Columbia’s decision to call in the NYPD marked a reversal from Shafik’s earlier statement that the university would not invite NYPD officers back after they arrested about 100 protesters as part of a day-time raid on April 18 to clear the first encampment.

Instead, Shafik said Columbia would engage in negotiations with the student protest leaders, who have demanded the university divest all its Israeli financial holdings in response to the war in Gaza.

The NYPD operation at City College, which also came at the invitation of school leaders, included officers clearing an encampment set up on the campus quad and taking dozens of people into custody.

The mass arrests just before midnight at City College followed an announcement that the Harlem college would shift to online classes “until further notice” as the campus continued to be roiled by the pro-Gaza encampment.

After clearing the City College encampment, NYPD officials, including Sheppard and Deputy Commissioner Kaz Daughtry, were seen on video hoisting an American flag after a Palestinian flag on the campus flagpole had been removed. At NYPD Headquarters Wednesday, Adams said it was “despicable” that protesters had hoisted a Palestinian flag.

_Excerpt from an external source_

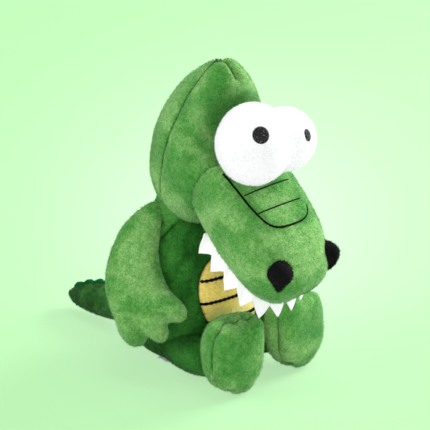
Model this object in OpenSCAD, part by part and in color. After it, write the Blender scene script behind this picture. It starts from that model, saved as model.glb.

“Blame me for being proud for being an American,” the Democratic mayor said. “We are not surrendering our way of life to anyone.”

Left-leaning supporters of the pro-Palestinian protesters argued the NYPD’s campus crackdowns were counterproductive and noted they fell on the anniversary of city police officers violently breaking up a demonstration on the Columbia campus against the Vietnam War in 1968.

“On the very same day that Columbia University brought violence upon students protesting the Vietnam War, the mayor and administration have chosen to repeat history,” said Ana María Archila, co-director of the progressive New York Working Families Party.

“The violent crackdowns on students at Columbia and CCNY protesting the mass killings in Gaza are reckless, escalatory, and put the entire university community in harm’s way. … This is a shameful day in our city’s history, and one that will not be forgotten.”